◆ **Brief**: Everything from the line containing "Turn this picture" to the line containing "glue_gap = 0.05", both lines included, must be copied exactly; nothing else should be.

◆ **Given data**:
....

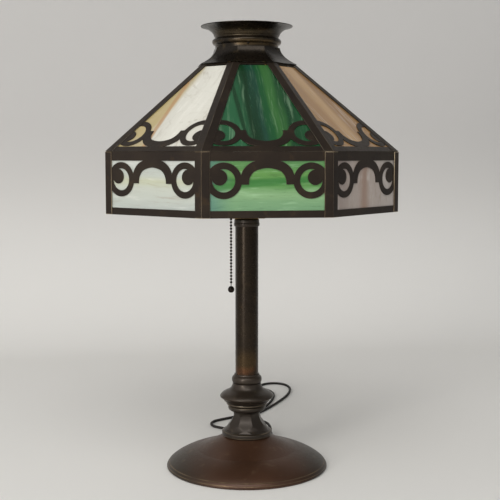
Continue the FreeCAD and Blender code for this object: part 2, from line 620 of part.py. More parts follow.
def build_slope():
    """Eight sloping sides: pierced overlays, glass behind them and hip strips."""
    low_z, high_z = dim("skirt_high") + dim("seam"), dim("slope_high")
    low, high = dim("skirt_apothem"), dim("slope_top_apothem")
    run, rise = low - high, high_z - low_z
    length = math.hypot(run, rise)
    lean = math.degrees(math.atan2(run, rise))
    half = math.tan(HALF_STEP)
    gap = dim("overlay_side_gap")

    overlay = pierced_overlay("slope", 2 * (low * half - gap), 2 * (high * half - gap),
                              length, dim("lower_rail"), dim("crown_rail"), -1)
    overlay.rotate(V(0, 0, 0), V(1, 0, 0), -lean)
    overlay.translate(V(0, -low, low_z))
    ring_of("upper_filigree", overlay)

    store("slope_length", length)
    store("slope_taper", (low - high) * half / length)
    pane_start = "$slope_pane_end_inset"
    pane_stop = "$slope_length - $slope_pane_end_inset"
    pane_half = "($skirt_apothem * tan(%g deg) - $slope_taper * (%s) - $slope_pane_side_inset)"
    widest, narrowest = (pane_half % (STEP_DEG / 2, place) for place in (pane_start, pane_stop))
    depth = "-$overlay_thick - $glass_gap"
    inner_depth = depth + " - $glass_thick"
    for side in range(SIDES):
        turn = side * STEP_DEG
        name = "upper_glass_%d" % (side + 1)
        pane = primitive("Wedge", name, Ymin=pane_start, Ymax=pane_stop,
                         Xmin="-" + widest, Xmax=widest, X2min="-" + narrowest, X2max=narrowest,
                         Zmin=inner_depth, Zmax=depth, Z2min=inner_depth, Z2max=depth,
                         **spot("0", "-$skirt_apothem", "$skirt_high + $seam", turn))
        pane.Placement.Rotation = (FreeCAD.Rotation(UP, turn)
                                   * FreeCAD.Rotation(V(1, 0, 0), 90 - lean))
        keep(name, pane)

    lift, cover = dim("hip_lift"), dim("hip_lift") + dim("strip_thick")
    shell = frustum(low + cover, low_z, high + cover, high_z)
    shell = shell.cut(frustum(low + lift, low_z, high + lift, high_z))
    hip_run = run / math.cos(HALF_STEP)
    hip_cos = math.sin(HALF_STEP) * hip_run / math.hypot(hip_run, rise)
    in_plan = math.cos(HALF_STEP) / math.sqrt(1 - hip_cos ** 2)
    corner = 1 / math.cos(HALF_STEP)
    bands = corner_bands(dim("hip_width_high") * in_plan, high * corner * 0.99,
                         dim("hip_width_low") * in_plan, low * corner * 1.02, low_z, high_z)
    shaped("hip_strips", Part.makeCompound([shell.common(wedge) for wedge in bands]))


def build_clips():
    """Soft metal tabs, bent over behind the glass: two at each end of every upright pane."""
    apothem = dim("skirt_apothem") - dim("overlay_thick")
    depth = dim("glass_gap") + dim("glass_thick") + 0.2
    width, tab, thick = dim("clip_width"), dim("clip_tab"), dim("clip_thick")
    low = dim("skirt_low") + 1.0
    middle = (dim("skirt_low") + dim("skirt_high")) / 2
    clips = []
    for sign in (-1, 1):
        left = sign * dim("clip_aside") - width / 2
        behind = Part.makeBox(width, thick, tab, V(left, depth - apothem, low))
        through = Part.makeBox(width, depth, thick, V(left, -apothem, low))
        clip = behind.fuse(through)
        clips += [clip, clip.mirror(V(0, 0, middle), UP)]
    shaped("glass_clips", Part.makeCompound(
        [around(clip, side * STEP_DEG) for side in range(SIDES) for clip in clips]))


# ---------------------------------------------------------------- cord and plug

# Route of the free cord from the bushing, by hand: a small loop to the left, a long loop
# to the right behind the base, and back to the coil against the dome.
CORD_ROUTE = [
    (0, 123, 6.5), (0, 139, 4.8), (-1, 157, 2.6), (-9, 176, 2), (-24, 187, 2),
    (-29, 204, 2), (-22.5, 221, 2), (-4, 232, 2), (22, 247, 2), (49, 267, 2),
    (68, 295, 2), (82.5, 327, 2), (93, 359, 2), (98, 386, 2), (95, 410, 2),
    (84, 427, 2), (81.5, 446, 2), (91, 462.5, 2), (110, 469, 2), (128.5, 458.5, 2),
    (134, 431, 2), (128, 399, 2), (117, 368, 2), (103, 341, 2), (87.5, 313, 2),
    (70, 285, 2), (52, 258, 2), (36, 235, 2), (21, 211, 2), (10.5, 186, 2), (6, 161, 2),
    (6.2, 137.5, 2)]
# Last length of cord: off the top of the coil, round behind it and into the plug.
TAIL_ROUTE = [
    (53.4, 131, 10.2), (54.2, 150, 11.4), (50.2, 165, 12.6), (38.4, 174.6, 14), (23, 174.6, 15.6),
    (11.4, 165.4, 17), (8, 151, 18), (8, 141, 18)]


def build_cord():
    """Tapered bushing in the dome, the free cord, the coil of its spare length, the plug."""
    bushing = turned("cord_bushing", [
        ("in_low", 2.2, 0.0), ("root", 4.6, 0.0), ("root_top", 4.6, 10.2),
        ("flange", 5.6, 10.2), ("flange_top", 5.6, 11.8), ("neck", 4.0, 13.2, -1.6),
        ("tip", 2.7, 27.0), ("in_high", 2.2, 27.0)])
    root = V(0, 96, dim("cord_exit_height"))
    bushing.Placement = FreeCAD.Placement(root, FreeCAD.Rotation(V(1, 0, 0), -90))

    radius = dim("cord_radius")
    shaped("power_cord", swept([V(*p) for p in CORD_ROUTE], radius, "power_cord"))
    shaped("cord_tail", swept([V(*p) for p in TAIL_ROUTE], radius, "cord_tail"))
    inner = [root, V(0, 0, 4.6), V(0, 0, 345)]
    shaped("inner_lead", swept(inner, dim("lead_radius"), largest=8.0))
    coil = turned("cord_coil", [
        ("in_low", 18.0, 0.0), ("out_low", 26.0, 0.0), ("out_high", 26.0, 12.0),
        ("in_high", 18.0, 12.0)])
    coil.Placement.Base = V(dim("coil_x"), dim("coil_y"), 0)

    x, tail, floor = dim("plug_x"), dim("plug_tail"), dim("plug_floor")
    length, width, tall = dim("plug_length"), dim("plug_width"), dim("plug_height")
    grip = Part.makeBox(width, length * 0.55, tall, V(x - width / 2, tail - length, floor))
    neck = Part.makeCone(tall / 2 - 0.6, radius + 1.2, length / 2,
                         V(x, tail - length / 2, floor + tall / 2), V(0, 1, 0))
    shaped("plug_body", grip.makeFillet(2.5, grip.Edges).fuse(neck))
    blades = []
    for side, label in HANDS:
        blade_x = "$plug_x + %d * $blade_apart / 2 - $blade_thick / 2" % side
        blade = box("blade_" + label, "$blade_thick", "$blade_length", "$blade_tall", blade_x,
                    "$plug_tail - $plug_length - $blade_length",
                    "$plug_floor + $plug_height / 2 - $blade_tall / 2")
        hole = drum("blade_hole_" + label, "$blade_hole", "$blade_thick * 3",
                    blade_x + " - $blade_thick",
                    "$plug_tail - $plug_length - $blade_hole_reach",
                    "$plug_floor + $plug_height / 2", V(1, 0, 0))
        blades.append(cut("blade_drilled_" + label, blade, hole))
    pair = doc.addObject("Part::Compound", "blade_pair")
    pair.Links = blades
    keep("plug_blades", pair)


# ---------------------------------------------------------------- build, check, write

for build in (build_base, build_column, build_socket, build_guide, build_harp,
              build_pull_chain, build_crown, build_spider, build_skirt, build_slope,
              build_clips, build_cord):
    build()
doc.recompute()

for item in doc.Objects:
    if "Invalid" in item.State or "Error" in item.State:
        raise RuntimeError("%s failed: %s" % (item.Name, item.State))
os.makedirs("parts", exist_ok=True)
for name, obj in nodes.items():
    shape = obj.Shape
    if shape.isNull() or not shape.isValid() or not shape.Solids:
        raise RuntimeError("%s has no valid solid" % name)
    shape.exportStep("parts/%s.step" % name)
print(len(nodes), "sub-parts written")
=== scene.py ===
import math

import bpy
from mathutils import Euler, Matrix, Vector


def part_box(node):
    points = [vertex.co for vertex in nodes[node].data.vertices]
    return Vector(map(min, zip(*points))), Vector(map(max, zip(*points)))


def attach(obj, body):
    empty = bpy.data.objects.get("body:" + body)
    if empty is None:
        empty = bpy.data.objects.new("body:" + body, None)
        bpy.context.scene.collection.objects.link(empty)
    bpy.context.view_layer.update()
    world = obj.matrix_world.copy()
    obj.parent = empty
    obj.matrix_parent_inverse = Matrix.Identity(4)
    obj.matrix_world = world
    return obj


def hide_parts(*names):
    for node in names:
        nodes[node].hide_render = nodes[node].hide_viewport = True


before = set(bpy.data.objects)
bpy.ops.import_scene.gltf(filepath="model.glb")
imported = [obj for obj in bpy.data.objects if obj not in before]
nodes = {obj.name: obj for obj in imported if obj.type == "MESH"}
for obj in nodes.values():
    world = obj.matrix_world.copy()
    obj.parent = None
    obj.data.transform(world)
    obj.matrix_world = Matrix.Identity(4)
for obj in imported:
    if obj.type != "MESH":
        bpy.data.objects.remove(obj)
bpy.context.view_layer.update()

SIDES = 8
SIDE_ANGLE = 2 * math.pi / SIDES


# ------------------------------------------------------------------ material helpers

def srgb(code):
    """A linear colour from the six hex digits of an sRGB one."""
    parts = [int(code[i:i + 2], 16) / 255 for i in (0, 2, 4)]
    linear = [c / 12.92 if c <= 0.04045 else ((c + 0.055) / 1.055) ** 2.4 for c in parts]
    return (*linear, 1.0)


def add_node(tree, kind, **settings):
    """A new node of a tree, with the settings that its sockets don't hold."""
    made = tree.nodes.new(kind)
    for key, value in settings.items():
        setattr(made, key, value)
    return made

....

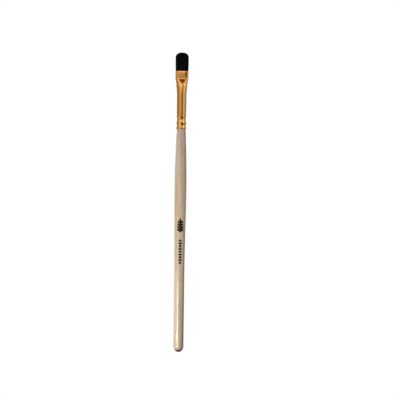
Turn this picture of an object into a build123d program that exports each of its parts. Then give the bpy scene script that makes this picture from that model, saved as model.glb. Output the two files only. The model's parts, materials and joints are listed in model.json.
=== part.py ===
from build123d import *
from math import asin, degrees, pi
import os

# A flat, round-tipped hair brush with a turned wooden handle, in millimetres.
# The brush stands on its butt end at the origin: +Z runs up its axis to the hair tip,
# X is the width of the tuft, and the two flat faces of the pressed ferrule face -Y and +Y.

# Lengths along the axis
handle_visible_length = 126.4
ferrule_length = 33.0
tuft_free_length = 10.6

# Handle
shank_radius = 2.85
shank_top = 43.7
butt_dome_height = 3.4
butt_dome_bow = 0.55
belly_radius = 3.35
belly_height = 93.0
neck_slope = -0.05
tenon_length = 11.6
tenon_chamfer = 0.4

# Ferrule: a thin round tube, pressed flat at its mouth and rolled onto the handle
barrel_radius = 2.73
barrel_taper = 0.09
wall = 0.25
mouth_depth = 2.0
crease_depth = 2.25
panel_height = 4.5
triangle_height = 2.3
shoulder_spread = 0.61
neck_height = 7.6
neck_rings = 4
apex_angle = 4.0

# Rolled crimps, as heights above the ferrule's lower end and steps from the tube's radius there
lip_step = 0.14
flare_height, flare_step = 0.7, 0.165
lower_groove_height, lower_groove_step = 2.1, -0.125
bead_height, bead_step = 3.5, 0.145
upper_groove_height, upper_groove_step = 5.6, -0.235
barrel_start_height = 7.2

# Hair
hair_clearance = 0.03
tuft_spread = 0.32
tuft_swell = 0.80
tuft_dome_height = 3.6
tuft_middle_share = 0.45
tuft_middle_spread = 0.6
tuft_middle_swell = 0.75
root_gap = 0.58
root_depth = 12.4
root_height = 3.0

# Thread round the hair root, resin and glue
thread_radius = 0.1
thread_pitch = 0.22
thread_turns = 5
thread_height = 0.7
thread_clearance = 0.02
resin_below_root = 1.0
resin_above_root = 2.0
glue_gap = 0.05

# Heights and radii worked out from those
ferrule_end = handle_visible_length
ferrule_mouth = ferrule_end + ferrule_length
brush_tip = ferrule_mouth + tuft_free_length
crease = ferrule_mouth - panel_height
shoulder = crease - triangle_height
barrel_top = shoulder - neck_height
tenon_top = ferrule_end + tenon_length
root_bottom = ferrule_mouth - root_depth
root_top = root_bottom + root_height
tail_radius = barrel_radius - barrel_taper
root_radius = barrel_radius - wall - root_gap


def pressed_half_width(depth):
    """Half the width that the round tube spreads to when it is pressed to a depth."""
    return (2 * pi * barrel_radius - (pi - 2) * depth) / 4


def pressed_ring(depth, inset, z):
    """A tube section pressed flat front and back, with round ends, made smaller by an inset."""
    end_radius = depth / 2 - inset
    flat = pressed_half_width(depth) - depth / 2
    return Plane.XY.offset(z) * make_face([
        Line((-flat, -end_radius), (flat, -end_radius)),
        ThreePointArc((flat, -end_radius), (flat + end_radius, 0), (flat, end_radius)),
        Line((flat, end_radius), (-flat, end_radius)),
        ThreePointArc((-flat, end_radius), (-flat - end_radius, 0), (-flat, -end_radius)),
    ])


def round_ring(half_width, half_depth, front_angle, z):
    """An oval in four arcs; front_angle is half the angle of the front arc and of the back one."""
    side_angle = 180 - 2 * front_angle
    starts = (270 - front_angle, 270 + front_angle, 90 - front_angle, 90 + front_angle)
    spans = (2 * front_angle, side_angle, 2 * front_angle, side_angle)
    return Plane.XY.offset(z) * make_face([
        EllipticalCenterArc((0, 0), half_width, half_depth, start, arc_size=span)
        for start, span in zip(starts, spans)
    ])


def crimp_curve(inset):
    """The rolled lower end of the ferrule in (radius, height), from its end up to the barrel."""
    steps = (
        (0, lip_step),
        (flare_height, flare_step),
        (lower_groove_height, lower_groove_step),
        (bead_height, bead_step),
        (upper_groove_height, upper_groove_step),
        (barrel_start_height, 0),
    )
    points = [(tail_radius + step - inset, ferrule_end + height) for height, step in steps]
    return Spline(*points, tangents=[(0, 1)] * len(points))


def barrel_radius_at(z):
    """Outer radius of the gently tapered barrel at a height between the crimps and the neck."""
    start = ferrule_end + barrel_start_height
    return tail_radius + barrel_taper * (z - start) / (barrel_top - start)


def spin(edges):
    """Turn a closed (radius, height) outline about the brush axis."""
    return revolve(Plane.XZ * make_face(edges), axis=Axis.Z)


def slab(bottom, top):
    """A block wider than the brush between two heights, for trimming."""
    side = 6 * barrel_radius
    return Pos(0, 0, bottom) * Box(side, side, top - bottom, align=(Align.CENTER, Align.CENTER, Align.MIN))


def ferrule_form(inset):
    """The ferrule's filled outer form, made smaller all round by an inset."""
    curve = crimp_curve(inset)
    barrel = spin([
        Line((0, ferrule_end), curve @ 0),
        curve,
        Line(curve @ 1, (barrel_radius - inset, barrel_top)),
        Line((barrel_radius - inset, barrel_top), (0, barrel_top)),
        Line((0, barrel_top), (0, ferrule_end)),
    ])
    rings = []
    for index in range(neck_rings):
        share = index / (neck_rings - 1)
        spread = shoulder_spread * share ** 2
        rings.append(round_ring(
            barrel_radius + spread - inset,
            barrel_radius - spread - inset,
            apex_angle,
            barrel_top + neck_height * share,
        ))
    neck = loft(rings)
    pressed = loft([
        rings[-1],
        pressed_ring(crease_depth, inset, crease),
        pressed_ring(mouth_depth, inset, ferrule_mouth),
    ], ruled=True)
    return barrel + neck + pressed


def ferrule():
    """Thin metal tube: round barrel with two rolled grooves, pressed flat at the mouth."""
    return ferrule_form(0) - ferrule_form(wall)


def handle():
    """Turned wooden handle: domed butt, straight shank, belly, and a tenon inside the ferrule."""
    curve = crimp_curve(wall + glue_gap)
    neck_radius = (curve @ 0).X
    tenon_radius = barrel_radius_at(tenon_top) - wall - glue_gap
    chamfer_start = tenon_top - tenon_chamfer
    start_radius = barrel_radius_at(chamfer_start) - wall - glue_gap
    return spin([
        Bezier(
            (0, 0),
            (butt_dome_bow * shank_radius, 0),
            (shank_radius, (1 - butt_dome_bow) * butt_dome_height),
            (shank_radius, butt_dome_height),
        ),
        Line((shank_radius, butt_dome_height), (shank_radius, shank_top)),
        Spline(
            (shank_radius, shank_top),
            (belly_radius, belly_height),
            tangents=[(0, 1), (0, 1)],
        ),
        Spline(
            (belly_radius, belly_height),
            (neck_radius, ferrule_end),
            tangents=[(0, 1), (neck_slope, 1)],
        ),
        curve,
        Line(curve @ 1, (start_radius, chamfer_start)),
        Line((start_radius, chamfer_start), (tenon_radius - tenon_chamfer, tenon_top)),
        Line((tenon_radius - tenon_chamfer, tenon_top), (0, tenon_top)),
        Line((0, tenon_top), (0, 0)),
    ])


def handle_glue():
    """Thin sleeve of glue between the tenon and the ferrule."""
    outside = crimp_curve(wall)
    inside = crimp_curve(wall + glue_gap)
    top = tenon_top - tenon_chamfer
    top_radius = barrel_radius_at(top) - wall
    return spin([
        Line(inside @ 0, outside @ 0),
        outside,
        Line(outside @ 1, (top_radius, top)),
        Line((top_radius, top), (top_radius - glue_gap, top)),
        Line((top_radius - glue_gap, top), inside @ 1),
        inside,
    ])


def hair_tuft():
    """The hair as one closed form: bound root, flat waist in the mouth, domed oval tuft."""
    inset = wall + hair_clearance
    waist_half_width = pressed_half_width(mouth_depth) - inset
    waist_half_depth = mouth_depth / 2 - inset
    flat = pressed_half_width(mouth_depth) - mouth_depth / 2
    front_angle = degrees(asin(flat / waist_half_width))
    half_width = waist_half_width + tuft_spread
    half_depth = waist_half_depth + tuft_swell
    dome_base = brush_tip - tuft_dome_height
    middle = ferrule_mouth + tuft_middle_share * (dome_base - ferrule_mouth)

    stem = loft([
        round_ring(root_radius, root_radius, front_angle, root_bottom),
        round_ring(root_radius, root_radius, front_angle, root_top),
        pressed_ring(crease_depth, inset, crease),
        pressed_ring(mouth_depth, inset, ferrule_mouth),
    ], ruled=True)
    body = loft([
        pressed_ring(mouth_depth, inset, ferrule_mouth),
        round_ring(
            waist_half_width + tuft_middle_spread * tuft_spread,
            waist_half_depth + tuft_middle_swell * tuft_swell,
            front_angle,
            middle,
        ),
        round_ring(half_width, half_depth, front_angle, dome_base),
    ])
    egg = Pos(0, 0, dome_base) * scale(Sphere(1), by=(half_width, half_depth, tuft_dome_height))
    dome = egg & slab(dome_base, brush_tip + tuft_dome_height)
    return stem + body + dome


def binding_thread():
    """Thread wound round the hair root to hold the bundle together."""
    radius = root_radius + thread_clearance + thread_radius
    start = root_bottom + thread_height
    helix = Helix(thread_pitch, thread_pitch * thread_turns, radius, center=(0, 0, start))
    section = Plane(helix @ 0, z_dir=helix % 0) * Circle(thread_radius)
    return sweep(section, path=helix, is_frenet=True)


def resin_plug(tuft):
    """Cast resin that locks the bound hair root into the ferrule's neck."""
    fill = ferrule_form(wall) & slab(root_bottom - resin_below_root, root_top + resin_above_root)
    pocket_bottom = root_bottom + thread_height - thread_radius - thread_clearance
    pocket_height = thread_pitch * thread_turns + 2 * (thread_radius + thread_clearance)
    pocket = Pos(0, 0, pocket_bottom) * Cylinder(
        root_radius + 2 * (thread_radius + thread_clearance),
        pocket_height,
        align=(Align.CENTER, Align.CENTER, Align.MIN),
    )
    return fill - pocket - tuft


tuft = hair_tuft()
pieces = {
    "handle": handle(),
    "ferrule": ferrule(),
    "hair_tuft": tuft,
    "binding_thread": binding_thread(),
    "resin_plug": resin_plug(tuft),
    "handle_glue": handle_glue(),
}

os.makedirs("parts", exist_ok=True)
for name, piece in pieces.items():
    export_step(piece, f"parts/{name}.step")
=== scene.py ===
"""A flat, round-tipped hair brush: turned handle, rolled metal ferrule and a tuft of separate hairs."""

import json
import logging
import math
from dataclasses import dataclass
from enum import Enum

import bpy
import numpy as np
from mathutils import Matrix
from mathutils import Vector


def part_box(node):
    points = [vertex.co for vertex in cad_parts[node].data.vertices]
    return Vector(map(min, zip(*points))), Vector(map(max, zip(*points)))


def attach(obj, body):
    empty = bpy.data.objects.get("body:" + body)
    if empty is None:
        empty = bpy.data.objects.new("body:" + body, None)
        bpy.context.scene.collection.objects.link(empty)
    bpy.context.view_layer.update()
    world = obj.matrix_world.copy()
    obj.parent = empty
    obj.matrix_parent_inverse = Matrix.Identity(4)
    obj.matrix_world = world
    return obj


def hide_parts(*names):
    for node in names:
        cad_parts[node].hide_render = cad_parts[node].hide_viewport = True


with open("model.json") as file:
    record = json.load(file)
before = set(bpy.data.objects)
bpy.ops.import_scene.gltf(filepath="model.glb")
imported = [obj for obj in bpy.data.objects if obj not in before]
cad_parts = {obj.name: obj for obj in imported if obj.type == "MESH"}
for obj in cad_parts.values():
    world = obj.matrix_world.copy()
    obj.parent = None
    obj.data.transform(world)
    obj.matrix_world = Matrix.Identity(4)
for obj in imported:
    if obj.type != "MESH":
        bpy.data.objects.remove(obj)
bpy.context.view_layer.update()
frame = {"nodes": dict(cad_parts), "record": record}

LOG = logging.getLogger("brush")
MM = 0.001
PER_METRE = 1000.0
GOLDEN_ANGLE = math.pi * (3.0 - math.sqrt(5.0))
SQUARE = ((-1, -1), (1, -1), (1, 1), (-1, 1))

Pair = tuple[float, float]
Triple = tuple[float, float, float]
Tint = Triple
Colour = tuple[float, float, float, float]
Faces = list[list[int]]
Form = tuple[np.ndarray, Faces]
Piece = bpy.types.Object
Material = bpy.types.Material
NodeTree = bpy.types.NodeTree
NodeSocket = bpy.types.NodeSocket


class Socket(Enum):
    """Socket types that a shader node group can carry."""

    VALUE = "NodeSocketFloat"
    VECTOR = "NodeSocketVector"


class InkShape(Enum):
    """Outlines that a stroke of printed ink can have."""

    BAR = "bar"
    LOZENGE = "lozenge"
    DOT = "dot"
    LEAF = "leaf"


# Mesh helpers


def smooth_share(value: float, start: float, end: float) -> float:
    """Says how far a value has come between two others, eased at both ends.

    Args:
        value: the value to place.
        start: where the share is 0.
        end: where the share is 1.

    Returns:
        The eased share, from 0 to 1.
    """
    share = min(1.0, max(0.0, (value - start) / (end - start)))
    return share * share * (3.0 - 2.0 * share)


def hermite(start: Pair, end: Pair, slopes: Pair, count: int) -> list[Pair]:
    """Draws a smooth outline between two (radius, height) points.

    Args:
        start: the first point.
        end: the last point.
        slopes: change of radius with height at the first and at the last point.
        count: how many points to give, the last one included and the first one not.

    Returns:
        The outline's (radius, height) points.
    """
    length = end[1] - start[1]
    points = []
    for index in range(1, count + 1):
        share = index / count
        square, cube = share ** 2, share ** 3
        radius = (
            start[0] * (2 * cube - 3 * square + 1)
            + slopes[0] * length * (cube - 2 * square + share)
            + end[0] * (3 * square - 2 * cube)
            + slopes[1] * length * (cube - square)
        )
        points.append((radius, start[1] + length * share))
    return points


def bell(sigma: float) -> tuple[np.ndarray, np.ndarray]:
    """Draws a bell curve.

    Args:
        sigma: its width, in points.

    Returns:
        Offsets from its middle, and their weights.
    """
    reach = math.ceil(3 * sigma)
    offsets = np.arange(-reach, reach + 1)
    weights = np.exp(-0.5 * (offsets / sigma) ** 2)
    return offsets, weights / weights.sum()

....

◆ **Result of this exercise**:
Turn this picture of an object into a build123d program that exports each of its parts. Then give the bpy scene script that makes this picture from that model, saved as model.glb. Output the two files only. The model's parts, materials and joints are listed in model.json.
=== part.py ===
from build123d import *
from math import asin, degrees, pi
import os

# A flat, round-tipped hair brush with a turned wooden handle, in millimetres.
# The brush stands on its butt end at the origin: +Z runs up its axis to the hair tip,
# X is the width of the tuft, and the two flat faces of the pressed ferrule face -Y and +Y.

# Lengths along the axis
handle_visible_length = 126.4
ferrule_length = 33.0
tuft_free_length = 10.6

# Handle
shank_radius = 2.85
shank_top = 43.7
butt_dome_height = 3.4
butt_dome_bow = 0.55
belly_radius = 3.35
belly_height = 93.0
neck_slope = -0.05
tenon_length = 11.6
tenon_chamfer = 0.4

# Ferrule: a thin round tube, pressed flat at its mouth and rolled onto the handle
barrel_radius = 2.73
barrel_taper = 0.09
wall = 0.25
mouth_depth = 2.0
crease_depth = 2.25
panel_height = 4.5
triangle_height = 2.3
shoulder_spread = 0.61
neck_height = 7.6
neck_rings = 4
apex_angle = 4.0

# Rolled crimps, as heights above the ferrule's lower end and steps from the tube's radius there
lip_step = 0.14
flare_height, flare_step = 0.7, 0.165
lower_groove_height, lower_groove_step = 2.1, -0.125
bead_height, bead_step = 3.5, 0.145
upper_groove_height, upper_groove_step = 5.6, -0.235
barrel_start_height = 7.2

# Hair
hair_clearance = 0.03
tuft_spread = 0.32
tuft_swell = 0.80
tuft_dome_height = 3.6
tuft_middle_share = 0.45
tuft_middle_spread = 0.6
tuft_middle_swell = 0.75
root_gap = 0.58
root_depth = 12.4
root_height = 3.0

# Thread round the hair root, resin and glue
thread_radius = 0.1
thread_pitch = 0.22
thread_turns = 5
thread_height = 0.7
thread_clearance = 0.02
resin_below_root = 1.0
resin_above_root = 2.0
glue_gap = 0.05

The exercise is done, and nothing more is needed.